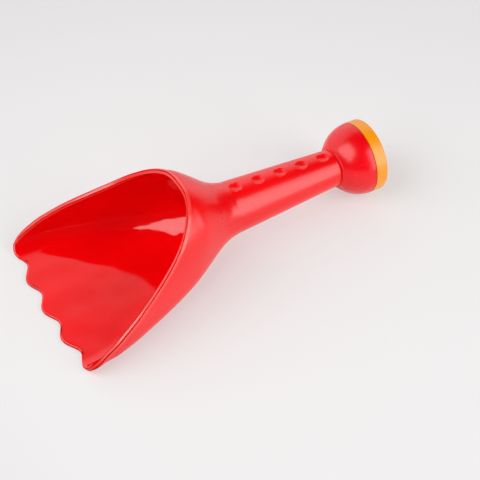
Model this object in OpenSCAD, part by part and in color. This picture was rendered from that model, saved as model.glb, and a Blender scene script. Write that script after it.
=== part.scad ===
// Toddler's rain shovel: a wide scoop with a scalloped front edge, drawn out
// into a hollow round handle that ends in a watering rose.
// Sand scooped up stays in the bowl, water runs through the handle and out of
// the sprinkler cap. X runs along the shovel towards the cap, Z is up, and the
// floor of the scoop lies on Z = 0 with the origin under the middle.

/* [Overall] */
// Length over all, from the middle front tooth to the face of the cap
part_length = 265; // [245:1:290]
// Widest span of the scoop, over the beads of the rim
scoop_width = 134.6; // [124:0.2:146]
// Height of the rim at its heel, where the scoop turns into the neck
rim_height = 72.4; // [68:0.2:78]
// Distance from the front edge to the heel of the rim
heel_at = 107; // [101:0.5:113]
// Distance from the front edge to where the plain handle starts
neck_at = 147; // [143:0.5:151]
// Wall thickness of the three mouldings
wall = 2.4; // [2:0.1:2.8]

/* [Front edge] */
// Distance between the tips of two neighbouring teeth
tooth_pitch = 29.9; // [27:0.1:32]
// How far the notches between the teeth are cut back
tooth_depth = 5.5; // [3:0.1:7]
// How far the row of teeth bows back at the corners
front_bow = 4.6; // [3:0.1:7]

/* [Rim] */
// How far the bead of the rim stands out from the wall
bead_out = 1.3; // [0.6:0.1:2]
// Height of the bead, measured down the wall
lip_height = 2.8; // [2:0.1:4]
// Rounding of the front edge, measured back from the edge
edge_round = 1.6; // [1:0.1:2.2]

/* [Handle] */
// Diameter of the handle at the neck
neck_d = 38.8; // [34:0.2:41]
// Diameter of the handle where it meets the bulb
handle_d = 27.8; // [24:0.1:31]
// Slope of the handle down towards the bulb, in degrees
handle_slope = 0.8; // [0:0.1:1.4]
// Distance from the front edge to the first dimple
dimple_at = 152.7; // [152.6:0.1:156]
// Number of thumb dimples along the top of the handle
dimple_count = 5; // [3:1:5]
// Distance between two dimples
dimple_pitch = 18.1; // [16:0.1:18.6]
// Diameter of one thumb dimple
dimple_d = 9.6; // [7:0.1:9.8]
// Depth of one thumb dimple
dimple_depth = 1.7; // [0.8:0.1:2]

/* [Rose] */
// Diameter of the bulb and of the cap
bulb_d = 54.6; // [50:0.2:59]
// How far the middle of the bulb's ball lies beyond the seam, inside the cap
ball_shift = 1.5; // [0:0.1:3]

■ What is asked
Please reproduce exactly the lines above, beginning with the first and ending with the line that contains "under the middle.", and include nothing outside that range.

■ Solution below
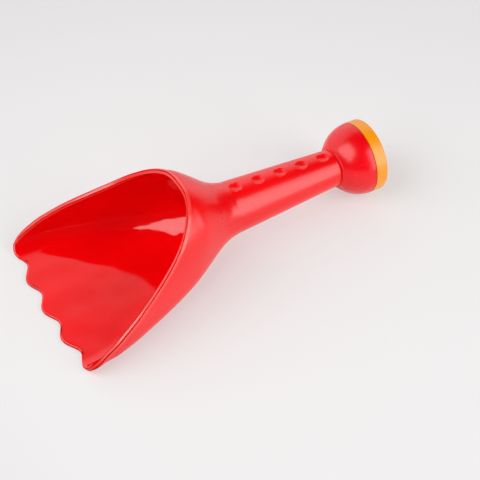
Model this object in OpenSCAD, part by part and in color. This picture was rendered from that model, saved as model.glb, and a Blender scene script. Write that script after it.
=== part.scad ===
// Toddler's rain shovel: a wide scoop with a scalloped front edge, drawn out
// into a hollow round handle that ends in a watering rose.
// Sand scooped up stays in the bowl, water runs through the handle and out of
// the sprinkler cap. X runs along the shovel towards the cap, Z is up, and the
// floor of the scoop lies on Z = 0 with the origin under the middle.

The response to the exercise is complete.